#### Dataset section ####

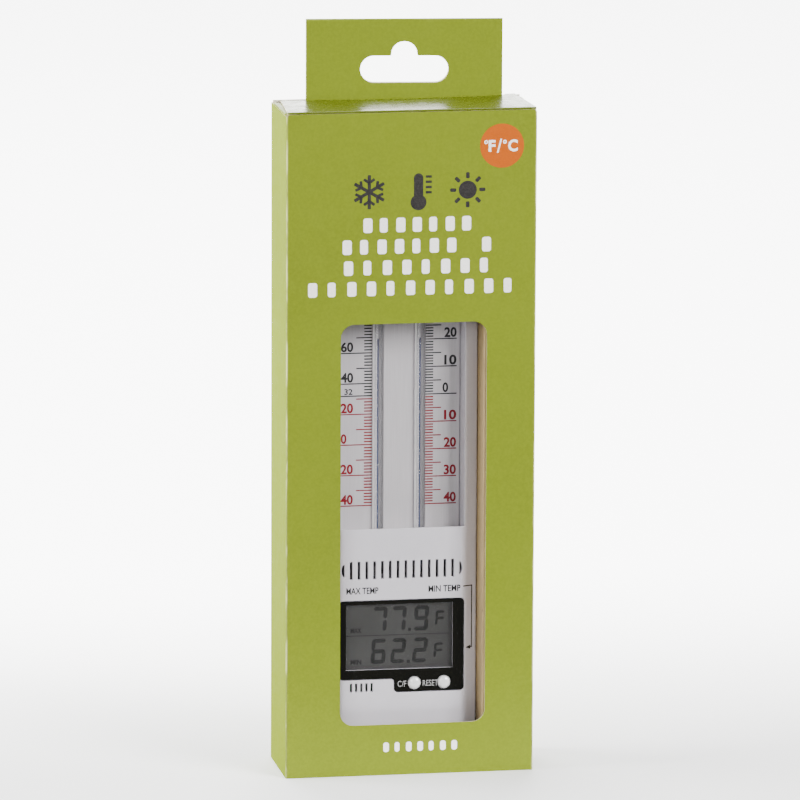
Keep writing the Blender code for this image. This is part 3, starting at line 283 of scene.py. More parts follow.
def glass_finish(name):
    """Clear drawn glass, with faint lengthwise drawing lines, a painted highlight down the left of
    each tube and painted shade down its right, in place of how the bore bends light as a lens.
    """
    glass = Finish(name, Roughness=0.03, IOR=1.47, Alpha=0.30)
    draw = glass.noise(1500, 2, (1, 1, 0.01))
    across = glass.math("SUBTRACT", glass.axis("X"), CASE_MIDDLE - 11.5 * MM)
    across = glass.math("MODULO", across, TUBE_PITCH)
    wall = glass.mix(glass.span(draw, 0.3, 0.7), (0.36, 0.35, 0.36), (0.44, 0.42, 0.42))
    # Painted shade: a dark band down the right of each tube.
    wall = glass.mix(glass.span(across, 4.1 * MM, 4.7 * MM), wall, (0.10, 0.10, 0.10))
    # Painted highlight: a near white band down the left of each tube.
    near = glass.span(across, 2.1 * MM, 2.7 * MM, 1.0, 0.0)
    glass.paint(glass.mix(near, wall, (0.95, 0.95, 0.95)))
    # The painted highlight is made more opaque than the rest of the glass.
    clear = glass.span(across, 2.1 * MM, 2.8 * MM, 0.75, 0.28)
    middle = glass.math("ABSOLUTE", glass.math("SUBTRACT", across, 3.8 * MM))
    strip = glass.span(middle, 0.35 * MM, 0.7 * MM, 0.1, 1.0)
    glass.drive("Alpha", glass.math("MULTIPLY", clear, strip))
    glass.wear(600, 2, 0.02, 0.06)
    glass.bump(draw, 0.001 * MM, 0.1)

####

_What this task involves_: Recopy all the lines exactly as they appear.

_Result_:
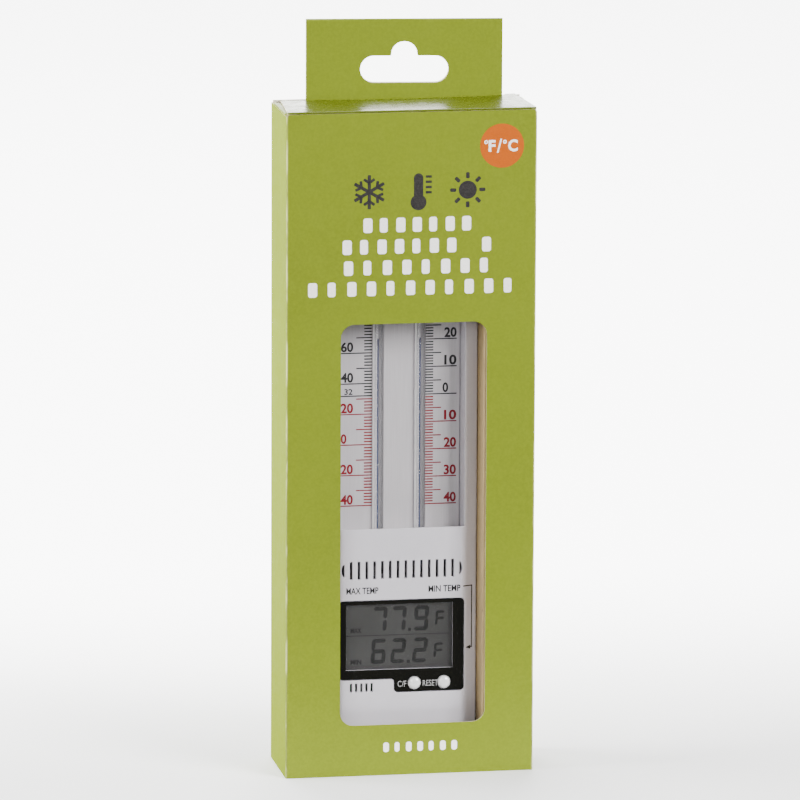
Keep writing the Blender code for this image. This is part 3, starting at line 283 of scene.py. More parts follow.
def glass_finish(name):
    """Clear drawn glass, with faint lengthwise drawing lines, a painted highlight down the left of
    each tube and painted shade down its right, in place of how the bore bends light as a lens.
    """
    glass = Finish(name, Roughness=0.03, IOR=1.47, Alpha=0.30)
    draw = glass.noise(1500, 2, (1, 1, 0.01))
    across = glass.math("SUBTRACT", glass.axis("X"), CASE_MIDDLE - 11.5 * MM)
    across = glass.math("MODULO", across, TUBE_PITCH)
    wall = glass.mix(glass.span(draw, 0.3, 0.7), (0.36, 0.35, 0.36), (0.44, 0.42, 0.42))
    # Painted shade: a dark band down the right of each tube.
    wall = glass.mix(glass.span(across, 4.1 * MM, 4.7 * MM), wall, (0.10, 0.10, 0.10))
    # Painted highlight: a near white band down the left of each tube.
    near = glass.span(across, 2.1 * MM, 2.7 * MM, 1.0, 0.0)
    glass.paint(glass.mix(near, wall, (0.95, 0.95, 0.95)))
    # The painted highlight is made more opaque than the rest of the glass.
    clear = glass.span(across, 2.1 * MM, 2.8 * MM, 0.75, 0.28)
    middle = glass.math("ABSOLUTE", glass.math("SUBTRACT", across, 3.8 * MM))
    strip = glass.span(middle, 0.35 * MM, 0.7 * MM, 0.1, 1.0)
    glass.drive("Alpha", glass.math("MULTIPLY", clear, strip))
    glass.wear(600, 2, 0.02, 0.06)
    glass.bump(draw, 0.001 * MM, 0.1)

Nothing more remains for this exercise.